Richtig ist, dass wir uns keine Illusionen machen dürfen, aber mir lassen sich die Betreffs-Illusionen nur vermeiden, wenn ich sie denn hätte. Und Bidens Wahlsieg feiere ich gewiss nicht wegen der genannten Kriege, sondern weil ich ein anderes Amerika unterstütze, welches von den Trump & Co. vier lange Jahre Tag für Tag brüskiert wurde.
Und die Kriege? Waren es Bidens Kriege? Ob Bidens Wunsch oder Staatsräson, macht im Effekt wenig Unterschied, aber Motive sind nicht vollends belanglos, denn mitentscheidend, was man tun darf oder zu unterlassen hat.
Und prinzipiell nicht falsch, Massenmörder wie die Taliban und Saddam Hussein von der Macht zu verdrängen, aber nicht so (völkerrechtswidrig) wie geschehen.
Und mir persönlich wiegt es schwerer, dass es Kriege auch der von mir gewählten Parteien waren, die gegen meinen Willen in Afghanistan einmarschieren ließen, als dürften terroristische Anschläge Kriegsgründe sein.
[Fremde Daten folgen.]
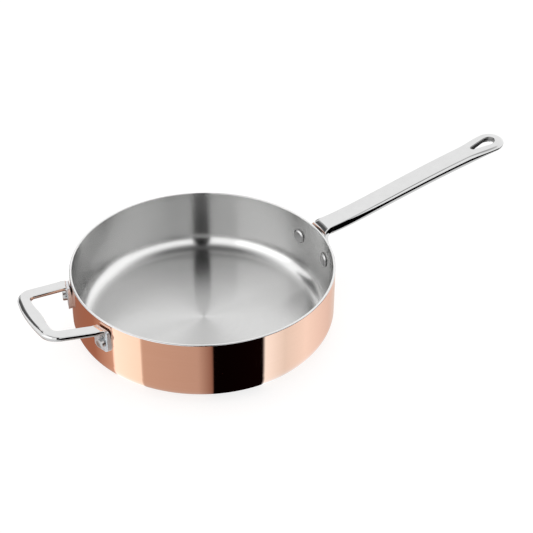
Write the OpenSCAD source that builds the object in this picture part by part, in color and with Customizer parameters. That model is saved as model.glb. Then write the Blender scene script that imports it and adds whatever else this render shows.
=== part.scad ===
// Straight-sided saute pan: a clad body of copper, aluminium and stainless steel,
// a long cast handle with a hanging hole, and a cast loop handle opposite it.
// The base stands on z = 0, the pan's axis is the z axis, and the long handle points along +x.

/* [Pan body] */
// Outer diameter of the pan
pan_d = 260; // [230:1:320]
// Height of the pan from its base to its rim
pan_h = 68; // [60:1:95]
// Outside radius where the wall turns into the base
corner_r = 20; // [12:0.5:26]
// Thickness of the copper outside
copper_t = 0.4; // [0.3:0.05:0.8]
// Thickness of the aluminium core
core_t = 1.5; // [1.2:0.1:3]
// Thickness of the stainless steel liner
liner_t = 0.5; // [0.4:0.05:0.8]
// Radius that softens both edges of the rim
rim_round = 0.8; // [0.3:0.05:0.9]

/* [Rivets] */
// Diameter of a rivet's shank
shank_d = 6.5; // [5:0.1:7]
// Diameter of a rivet's head inside the pan
head_d = 15; // [12:0.5:16]
// Height of a rivet's head
head_h = 2.2; // [1.6:0.1:3]
// Width of the slope round a rivet's head
head_slope = 2; // [1:0.1:3]
// Diameter of a rivet's tail outside the pan
tail_d = 9; // [8:0.1:10]
// Height of a rivet's tail
tail_h = 4.6; // [3:0.1:5.5]
// Width of the bevel round a rivet's tail
tail_bevel = 0.5; // [0.2:0.1:1]

/* [Long handle] */
// Reach of the long handle from the pan's wall to its tip
reach = 229.5; // [200:0.5:260]
// Rise of the handle's top face from the rim to the tip
rise = 43.4; // [25:0.2:60]
// Width of the flat top face near the pan
neck_w = 18.2; // [15:0.2:20]
// Width of the flat top face where the grip ends
grip_w = 15.6; // [14:0.2:19]
// Width of the flat top face at the handle's end
end_w = 21.8; // [20:0.2:25]
// Thickness of the handle near the pan
root_t = 9.8; // [9:0.2:13]
// Thickness of the handle where its grip ends
grip_t = 11.2; // [9:0.2:13]
// Thickness of the handle about the hanging hole and at its tip
tip_t = 7.6; // [6.4:0.2:10]
// How far the rounded sides stand out past the flat top near the pan
root_bulge = 2.4; // [1.5:0.1:3.5]
// How far the rounded sides stand out past the flat top from the grip's end to the tip
tip_bulge = 5; // [3:0.1:6]
// Angle between the two rivets of the long handle, seen from above
rivet_span = 22; // [20:0.5:26]
// Depth of the rivets below the rim
rivet_drop = 23.8; // [21:0.2:28]
// Radius of the round pad about each rivet
pad_r = 10; // [9:0.2:12]
// Thickness of the cast flanges against the wall
flange_t = 3.8; // [3:0.1:5]
// Length of the hanging hole
hole_l = 28; // [22:0.5:32]
// Width of the hanging hole at its round end
hole_w = 12.4; // [10:0.2:14]
// Width of the hanging hole at its narrow end
hole_narrow_w = 5; // [4:0.2:8]
// Thickness left about the hanging hole, above the hollow in the underside
hole_web_t = 4.8; // [4:0.1:6]
// Width of the bevel round the hanging hole
hole_bevel = 0.8; // [0.4:0.1:1.2]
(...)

Aber es wurden keine Lehren gezogen aus dem Attentat von Sarajewo und dem 1. Weltkrieg.
Deutsche Mitverantwortung auch für den Irakkrieg, denn Schröder und Fischer verschwiegen uns und der Welt, dass die von Powell im Sicherheitsrat behaupteten "Beweise für mobile Chemiewaffenlabore" von einem Exil-Iraker stammten, den der BND für einen Schwindler hielt.
Schröder und Fischer glaubten, der Bush-Regierung solch' Schweigen zu schulden - aus schlechter Gewohnheit in Allianzen.
Unsere rot-grüne Regierung verweigerte sich zwar dem Irakkrieg, aber wahrscheinlich eher aus wahltaktischen Gründen - und an deutschem Zuspruch fehlte es nicht, als sich Angela Merkel als damalige Oppositionsführerin hinter die US-Bombardements auf Bagdad stellte, wenngleich ich die Bundeskanzlerin seit einigen Jahre oft lobe - und auch damals von ihr den persönlichen Eindruck hatte, dass sie sich besten Gewissens an Bushs Seite und Abweg stellte.
Illusionen macht sich hierzulande, wer dieses Hierzulande für eine Friedensmacht hält, wie am heutigen 65. Jahrestag der Bundeswehr.
Dieser Jahrestag ist gleichbedeutend mit dem 65. Jubiläum der wiederbelebt deutschen Rüstungsschmieden und militärischer Teilhabe am Kalten Krieg - auch der beiden deutschen Staaten gegeneinander im damals geteilten Deutschland, das mit gegenseitigen "Gelübden" Gehorsamkeit für den gemeinsamen Untergang zelebrierte und riskierte.
Mit Joe Biden und Kamela Harris - hoffe ich - lässt sich besser als mit Trump und Pence reden, aber man muss es auch tun. Wenn ich mir die Reden unserer Regierung und Opposition des heutigen Tages anhörte, dann zweifle ich, dass die Chancen genutzt werden.